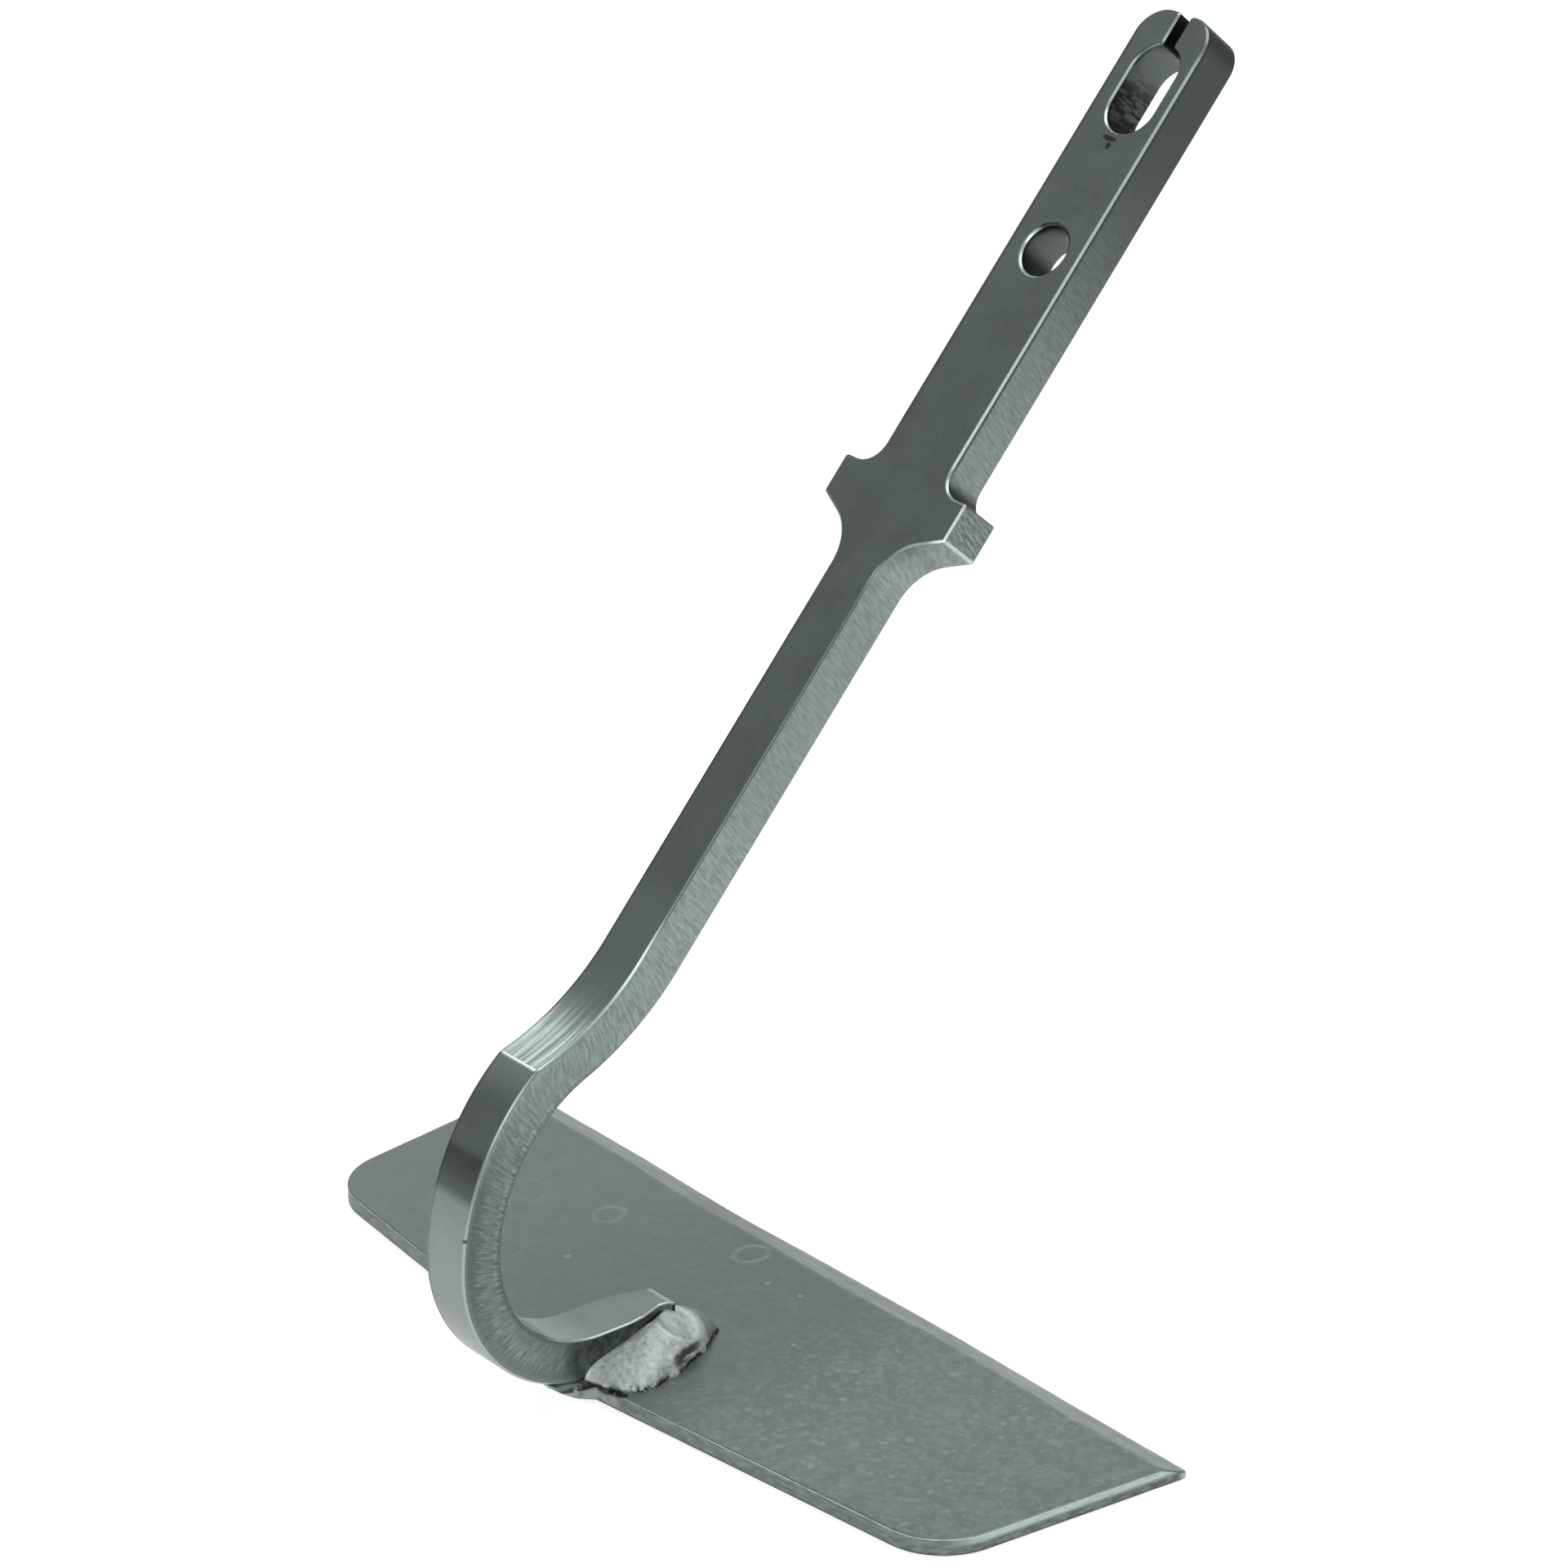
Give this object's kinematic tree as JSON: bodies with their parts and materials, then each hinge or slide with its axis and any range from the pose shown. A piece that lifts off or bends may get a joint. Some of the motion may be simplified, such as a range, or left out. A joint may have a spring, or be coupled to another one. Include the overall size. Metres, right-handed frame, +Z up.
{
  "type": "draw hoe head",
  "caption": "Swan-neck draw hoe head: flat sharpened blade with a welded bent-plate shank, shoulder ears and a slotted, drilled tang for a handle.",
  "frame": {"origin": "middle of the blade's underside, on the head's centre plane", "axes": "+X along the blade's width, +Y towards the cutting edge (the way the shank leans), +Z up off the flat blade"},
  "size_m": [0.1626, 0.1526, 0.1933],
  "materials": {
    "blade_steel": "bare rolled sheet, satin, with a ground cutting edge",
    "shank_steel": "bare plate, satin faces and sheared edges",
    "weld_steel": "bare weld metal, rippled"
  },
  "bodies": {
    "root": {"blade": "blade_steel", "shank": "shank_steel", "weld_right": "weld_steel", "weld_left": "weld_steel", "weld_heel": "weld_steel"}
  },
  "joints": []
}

TASK: Give the complete listing a second time, exactly as it reads.

SOLUTION TO THIS TASK:
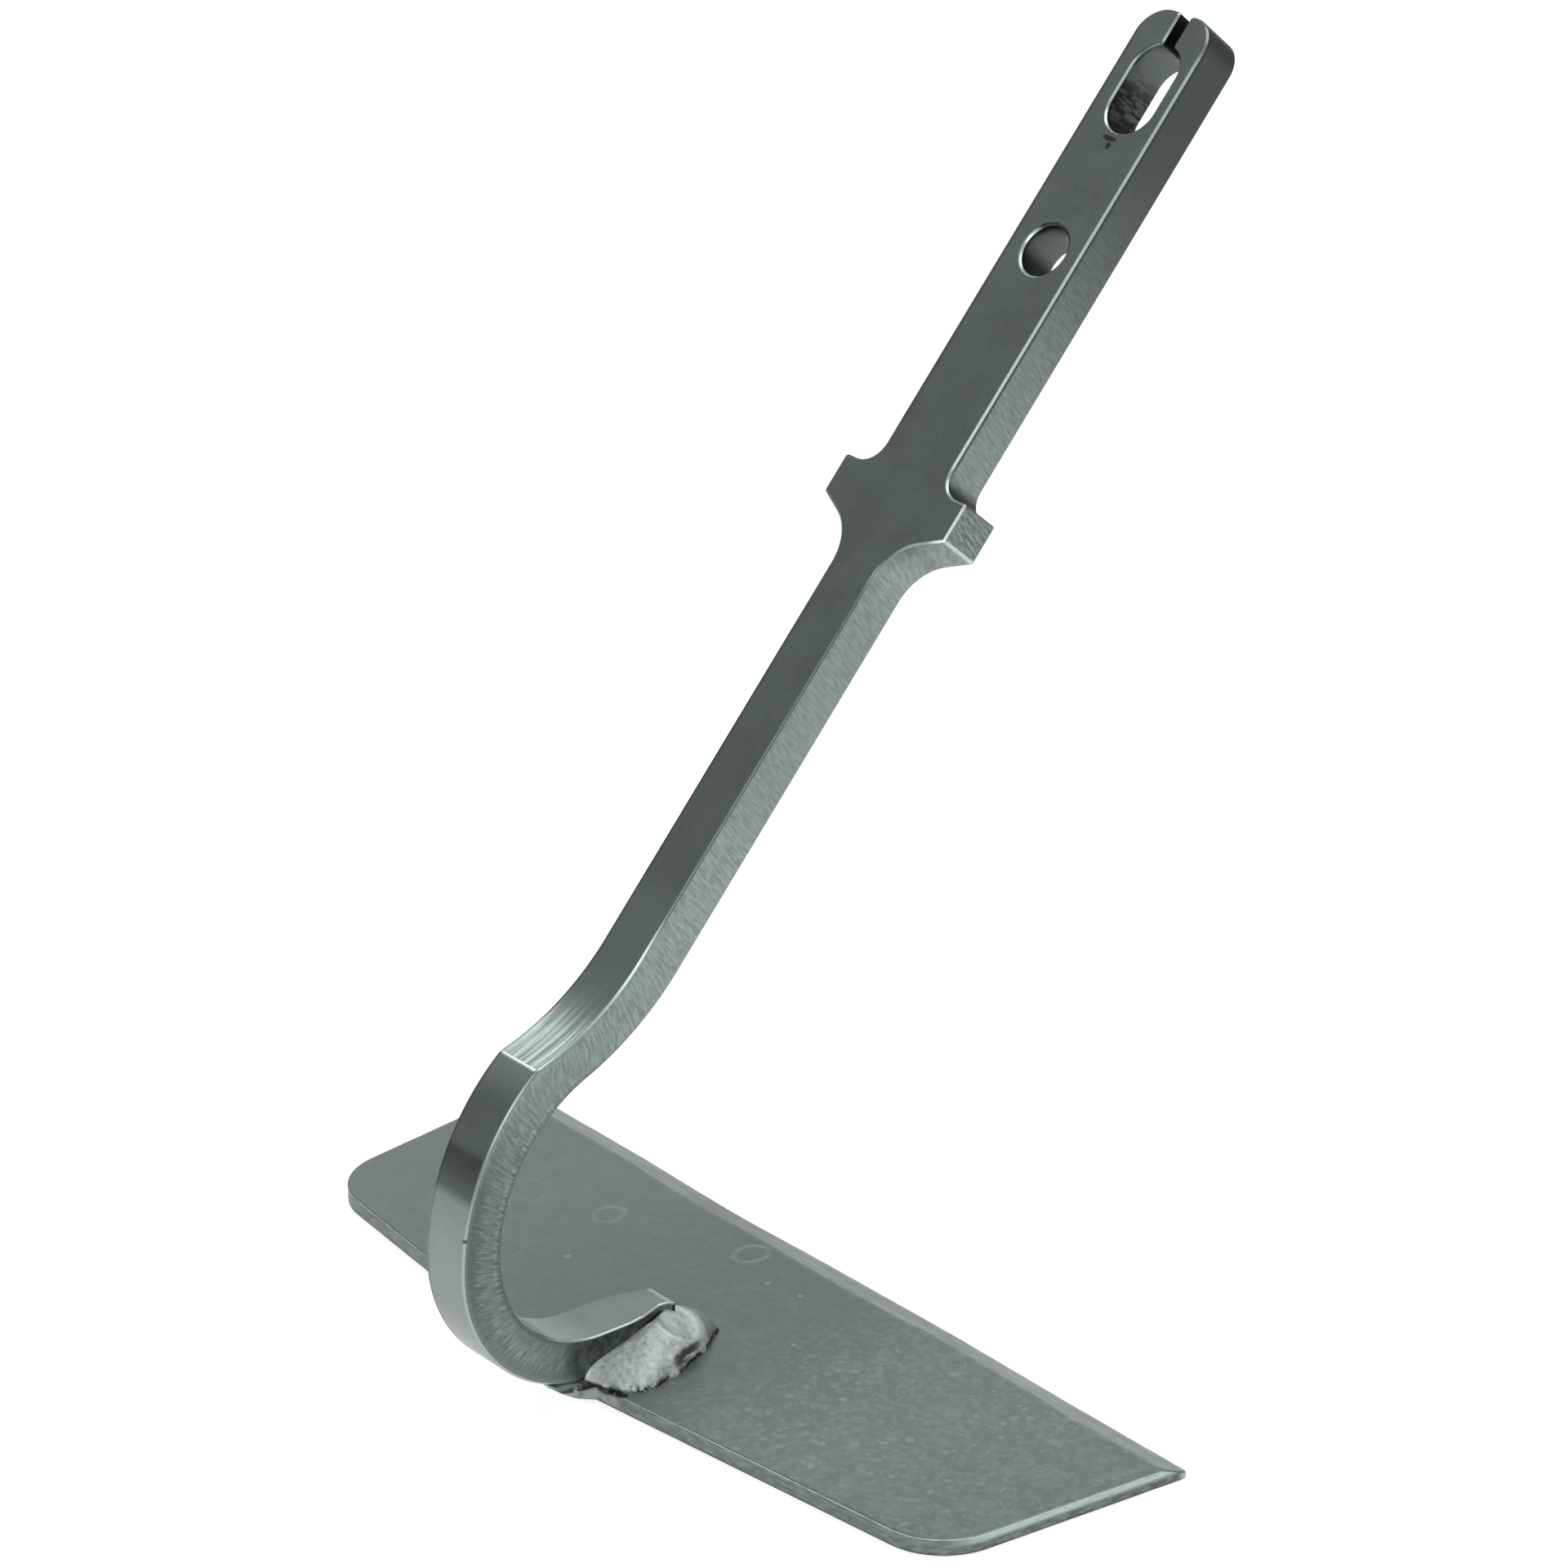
Give this object's kinematic tree as JSON: bodies with their parts and materials, then each hinge or slide with its axis and any range from the pose shown. A piece that lifts off or bends may get a joint. Some of the motion may be simplified, such as a range, or left out. A joint may have a spring, or be coupled to another one. Include the overall size. Metres, right-handed frame, +Z up.
{
  "type": "draw hoe head",
  "caption": "Swan-neck draw hoe head: flat sharpened blade with a welded bent-plate shank, shoulder ears and a slotted, drilled tang for a handle.",
  "frame": {"origin": "middle of the blade's underside, on the head's centre plane", "axes": "+X along the blade's width, +Y towards the cutting edge (the way the shank leans), +Z up off the flat blade"},
  "size_m": [0.1626, 0.1526, 0.1933],
  "materials": {
    "blade_steel": "bare rolled sheet, satin, with a ground cutting edge",
    "shank_steel": "bare plate, satin faces and sheared edges",
    "weld_steel": "bare weld metal, rippled"
  },
  "bodies": {
    "root": {"blade": "blade_steel", "shank": "shank_steel", "weld_right": "weld_steel", "weld_left": "weld_steel", "weld_heel": "weld_steel"}
  },
  "joints": []
}